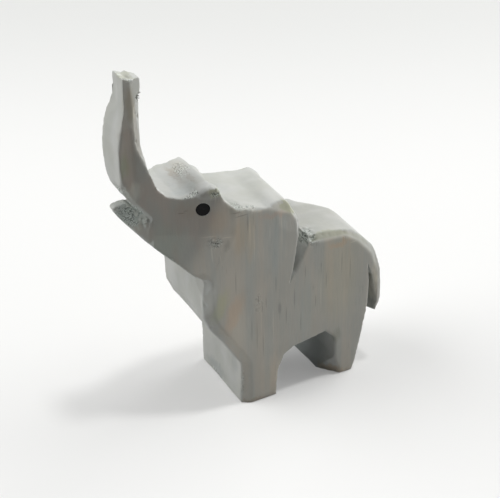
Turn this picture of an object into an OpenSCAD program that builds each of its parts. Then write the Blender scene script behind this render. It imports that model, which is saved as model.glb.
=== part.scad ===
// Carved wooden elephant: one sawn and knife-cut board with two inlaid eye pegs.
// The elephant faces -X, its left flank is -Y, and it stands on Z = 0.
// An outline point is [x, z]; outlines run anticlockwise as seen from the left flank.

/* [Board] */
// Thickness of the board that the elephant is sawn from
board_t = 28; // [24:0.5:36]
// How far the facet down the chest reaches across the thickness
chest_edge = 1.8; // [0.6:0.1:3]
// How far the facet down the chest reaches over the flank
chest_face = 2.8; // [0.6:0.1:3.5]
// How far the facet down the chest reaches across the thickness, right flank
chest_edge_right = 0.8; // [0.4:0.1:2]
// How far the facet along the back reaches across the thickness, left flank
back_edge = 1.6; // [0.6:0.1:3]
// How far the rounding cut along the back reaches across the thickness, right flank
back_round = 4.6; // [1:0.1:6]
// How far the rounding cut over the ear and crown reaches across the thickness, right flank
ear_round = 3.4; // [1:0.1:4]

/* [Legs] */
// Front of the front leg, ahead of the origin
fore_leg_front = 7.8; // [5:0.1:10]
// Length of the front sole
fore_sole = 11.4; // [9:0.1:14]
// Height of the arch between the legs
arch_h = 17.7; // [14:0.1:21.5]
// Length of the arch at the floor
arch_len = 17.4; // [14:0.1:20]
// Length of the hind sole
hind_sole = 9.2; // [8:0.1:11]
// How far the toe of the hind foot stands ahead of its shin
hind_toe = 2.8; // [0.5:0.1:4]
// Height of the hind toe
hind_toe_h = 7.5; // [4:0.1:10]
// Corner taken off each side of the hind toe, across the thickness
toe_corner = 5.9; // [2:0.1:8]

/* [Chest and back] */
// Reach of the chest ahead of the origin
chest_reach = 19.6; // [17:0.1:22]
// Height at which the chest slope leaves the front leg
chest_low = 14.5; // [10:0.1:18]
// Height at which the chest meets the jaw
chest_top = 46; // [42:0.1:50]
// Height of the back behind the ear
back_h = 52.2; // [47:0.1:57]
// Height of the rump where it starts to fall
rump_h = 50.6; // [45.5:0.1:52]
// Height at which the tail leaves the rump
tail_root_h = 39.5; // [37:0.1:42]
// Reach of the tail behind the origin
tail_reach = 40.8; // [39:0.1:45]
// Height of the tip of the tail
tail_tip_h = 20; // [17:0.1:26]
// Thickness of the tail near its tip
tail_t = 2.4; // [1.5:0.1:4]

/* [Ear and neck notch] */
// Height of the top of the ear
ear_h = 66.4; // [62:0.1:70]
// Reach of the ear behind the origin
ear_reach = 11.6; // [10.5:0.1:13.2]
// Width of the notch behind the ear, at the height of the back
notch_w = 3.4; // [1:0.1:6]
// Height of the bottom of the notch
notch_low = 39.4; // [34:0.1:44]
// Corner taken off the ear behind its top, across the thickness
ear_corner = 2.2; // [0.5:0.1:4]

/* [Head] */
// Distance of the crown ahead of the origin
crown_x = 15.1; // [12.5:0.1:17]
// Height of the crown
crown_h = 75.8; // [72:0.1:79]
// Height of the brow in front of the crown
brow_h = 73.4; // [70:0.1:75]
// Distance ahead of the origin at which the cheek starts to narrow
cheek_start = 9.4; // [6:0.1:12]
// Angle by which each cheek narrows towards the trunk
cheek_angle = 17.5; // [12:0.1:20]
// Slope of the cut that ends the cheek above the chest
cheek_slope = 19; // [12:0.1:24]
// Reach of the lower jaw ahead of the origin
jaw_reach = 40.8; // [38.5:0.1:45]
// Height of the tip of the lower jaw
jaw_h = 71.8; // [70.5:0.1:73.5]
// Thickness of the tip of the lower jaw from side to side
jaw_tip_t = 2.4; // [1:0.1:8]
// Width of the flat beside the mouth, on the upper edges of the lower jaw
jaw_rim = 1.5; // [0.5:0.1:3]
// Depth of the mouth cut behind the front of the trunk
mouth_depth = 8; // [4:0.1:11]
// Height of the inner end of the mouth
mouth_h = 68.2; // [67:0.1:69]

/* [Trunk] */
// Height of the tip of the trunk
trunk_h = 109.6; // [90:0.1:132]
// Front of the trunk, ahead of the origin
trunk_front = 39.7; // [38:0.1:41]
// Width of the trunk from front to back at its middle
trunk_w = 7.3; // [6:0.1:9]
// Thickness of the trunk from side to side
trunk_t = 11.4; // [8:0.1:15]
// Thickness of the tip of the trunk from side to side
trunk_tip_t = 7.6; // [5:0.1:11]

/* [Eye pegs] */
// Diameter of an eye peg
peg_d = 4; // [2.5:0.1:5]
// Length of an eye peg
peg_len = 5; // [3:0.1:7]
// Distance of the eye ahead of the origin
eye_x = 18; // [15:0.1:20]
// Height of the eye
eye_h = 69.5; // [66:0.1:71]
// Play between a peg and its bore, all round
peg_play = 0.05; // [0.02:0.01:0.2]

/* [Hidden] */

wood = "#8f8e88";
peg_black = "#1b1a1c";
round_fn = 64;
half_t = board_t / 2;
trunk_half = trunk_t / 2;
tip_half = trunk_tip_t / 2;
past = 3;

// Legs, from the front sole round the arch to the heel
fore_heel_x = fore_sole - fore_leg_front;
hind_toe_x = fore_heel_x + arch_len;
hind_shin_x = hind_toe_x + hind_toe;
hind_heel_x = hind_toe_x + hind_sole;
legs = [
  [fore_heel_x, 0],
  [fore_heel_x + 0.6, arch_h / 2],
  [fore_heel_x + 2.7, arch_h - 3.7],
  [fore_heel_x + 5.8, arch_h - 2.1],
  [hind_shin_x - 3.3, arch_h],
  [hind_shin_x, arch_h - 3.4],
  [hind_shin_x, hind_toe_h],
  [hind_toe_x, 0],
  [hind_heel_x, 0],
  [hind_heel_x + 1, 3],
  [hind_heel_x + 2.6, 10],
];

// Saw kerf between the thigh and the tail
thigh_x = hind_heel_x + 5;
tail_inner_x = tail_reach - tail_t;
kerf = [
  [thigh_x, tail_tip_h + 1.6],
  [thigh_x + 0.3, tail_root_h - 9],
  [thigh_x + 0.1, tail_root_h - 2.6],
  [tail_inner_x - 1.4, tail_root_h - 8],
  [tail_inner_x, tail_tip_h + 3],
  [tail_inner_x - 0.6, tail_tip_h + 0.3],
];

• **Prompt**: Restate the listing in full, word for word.

• **Worked solution**:
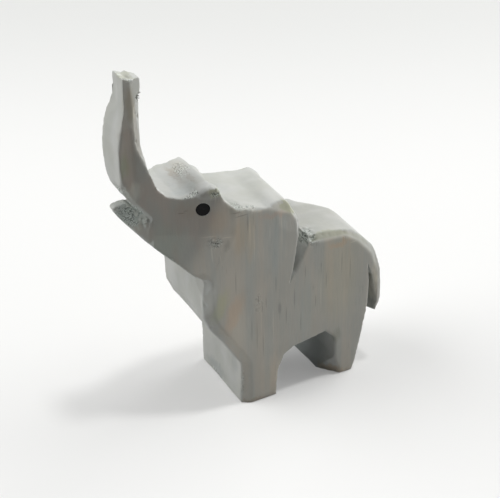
Turn this picture of an object into an OpenSCAD program that builds each of its parts. Then write the Blender scene script behind this render. It imports that model, which is saved as model.glb.
=== part.scad ===
// Carved wooden elephant: one sawn and knife-cut board with two inlaid eye pegs.
// The elephant faces -X, its left flank is -Y, and it stands on Z = 0.
// An outline point is [x, z]; outlines run anticlockwise as seen from the left flank.

/* [Board] */
// Thickness of the board that the elephant is sawn from
board_t = 28; // [24:0.5:36]
// How far the facet down the chest reaches across the thickness
chest_edge = 1.8; // [0.6:0.1:3]
// How far the facet down the chest reaches over the flank
chest_face = 2.8; // [0.6:0.1:3.5]
// How far the facet down the chest reaches across the thickness, right flank
chest_edge_right = 0.8; // [0.4:0.1:2]
// How far the facet along the back reaches across the thickness, left flank
back_edge = 1.6; // [0.6:0.1:3]
// How far the rounding cut along the back reaches across the thickness, right flank
back_round = 4.6; // [1:0.1:6]
// How far the rounding cut over the ear and crown reaches across the thickness, right flank
ear_round = 3.4; // [1:0.1:4]

/* [Legs] */
// Front of the front leg, ahead of the origin
fore_leg_front = 7.8; // [5:0.1:10]
// Length of the front sole
fore_sole = 11.4; // [9:0.1:14]
// Height of the arch between the legs
arch_h = 17.7; // [14:0.1:21.5]
// Length of the arch at the floor
arch_len = 17.4; // [14:0.1:20]
// Length of the hind sole
hind_sole = 9.2; // [8:0.1:11]
// How far the toe of the hind foot stands ahead of its shin
hind_toe = 2.8; // [0.5:0.1:4]
// Height of the hind toe
hind_toe_h = 7.5; // [4:0.1:10]
// Corner taken off each side of the hind toe, across the thickness
toe_corner = 5.9; // [2:0.1:8]

/* [Chest and back] */
// Reach of the chest ahead of the origin
chest_reach = 19.6; // [17:0.1:22]
// Height at which the chest slope leaves the front leg
chest_low = 14.5; // [10:0.1:18]
// Height at which the chest meets the jaw
chest_top = 46; // [42:0.1:50]
// Height of the back behind the ear
back_h = 52.2; // [47:0.1:57]
// Height of the rump where it starts to fall
rump_h = 50.6; // [45.5:0.1:52]
// Height at which the tail leaves the rump
tail_root_h = 39.5; // [37:0.1:42]
// Reach of the tail behind the origin
tail_reach = 40.8; // [39:0.1:45]
// Height of the tip of the tail
tail_tip_h = 20; // [17:0.1:26]
// Thickness of the tail near its tip
tail_t = 2.4; // [1.5:0.1:4]

/* [Ear and neck notch] */
// Height of the top of the ear
ear_h = 66.4; // [62:0.1:70]
// Reach of the ear behind the origin
ear_reach = 11.6; // [10.5:0.1:13.2]
// Width of the notch behind the ear, at the height of the back
notch_w = 3.4; // [1:0.1:6]
// Height of the bottom of the notch
notch_low = 39.4; // [34:0.1:44]
// Corner taken off the ear behind its top, across the thickness
ear_corner = 2.2; // [0.5:0.1:4]

/* [Head] */
// Distance of the crown ahead of the origin
crown_x = 15.1; // [12.5:0.1:17]
// Height of the crown
crown_h = 75.8; // [72:0.1:79]
// Height of the brow in front of the crown
brow_h = 73.4; // [70:0.1:75]
// Distance ahead of the origin at which the cheek starts to narrow
cheek_start = 9.4; // [6:0.1:12]
// Angle by which each cheek narrows towards the trunk
cheek_angle = 17.5; // [12:0.1:20]
// Slope of the cut that ends the cheek above the chest
cheek_slope = 19; // [12:0.1:24]
// Reach of the lower jaw ahead of the origin
jaw_reach = 40.8; // [38.5:0.1:45]
// Height of the tip of the lower jaw
jaw_h = 71.8; // [70.5:0.1:73.5]
// Thickness of the tip of the lower jaw from side to side
jaw_tip_t = 2.4; // [1:0.1:8]
// Width of the flat beside the mouth, on the upper edges of the lower jaw
jaw_rim = 1.5; // [0.5:0.1:3]
// Depth of the mouth cut behind the front of the trunk
mouth_depth = 8; // [4:0.1:11]
// Height of the inner end of the mouth
mouth_h = 68.2; // [67:0.1:69]

/* [Trunk] */
// Height of the tip of the trunk
trunk_h = 109.6; // [90:0.1:132]
// Front of the trunk, ahead of the origin
trunk_front = 39.7; // [38:0.1:41]
// Width of the trunk from front to back at its middle
trunk_w = 7.3; // [6:0.1:9]
// Thickness of the trunk from side to side
trunk_t = 11.4; // [8:0.1:15]
// Thickness of the tip of the trunk from side to side
trunk_tip_t = 7.6; // [5:0.1:11]

/* [Eye pegs] */
// Diameter of an eye peg
peg_d = 4; // [2.5:0.1:5]
// Length of an eye peg
peg_len = 5; // [3:0.1:7]
// Distance of the eye ahead of the origin
eye_x = 18; // [15:0.1:20]
// Height of the eye
eye_h = 69.5; // [66:0.1:71]
// Play between a peg and its bore, all round
peg_play = 0.05; // [0.02:0.01:0.2]

/* [Hidden] */

wood = "#8f8e88";
peg_black = "#1b1a1c";
round_fn = 64;
half_t = board_t / 2;
trunk_half = trunk_t / 2;
tip_half = trunk_tip_t / 2;
past = 3;

// Legs, from the front sole round the arch to the heel
fore_heel_x = fore_sole - fore_leg_front;
hind_toe_x = fore_heel_x + arch_len;
hind_shin_x = hind_toe_x + hind_toe;
hind_heel_x = hind_toe_x + hind_sole;
legs = [
  [fore_heel_x, 0],
  [fore_heel_x + 0.6, arch_h / 2],
  [fore_heel_x + 2.7, arch_h - 3.7],
  [fore_heel_x + 5.8, arch_h - 2.1],
  [hind_shin_x - 3.3, arch_h],
  [hind_shin_x, arch_h - 3.4],
  [hind_shin_x, hind_toe_h],
  [hind_toe_x, 0],
  [hind_heel_x, 0],
  [hind_heel_x + 1, 3],
  [hind_heel_x + 2.6, 10],
];

// Saw kerf between the thigh and the tail
thigh_x = hind_heel_x + 5;
tail_inner_x = tail_reach - tail_t;
kerf = [
  [thigh_x, tail_tip_h + 1.6],
  [thigh_x + 0.3, tail_root_h - 9],
  [thigh_x + 0.1, tail_root_h - 2.6],
  [tail_inner_x - 1.4, tail_root_h - 8],
  [tail_inner_x, tail_tip_h + 3],
  [tail_inner_x - 0.6, tail_tip_h + 0.3],
];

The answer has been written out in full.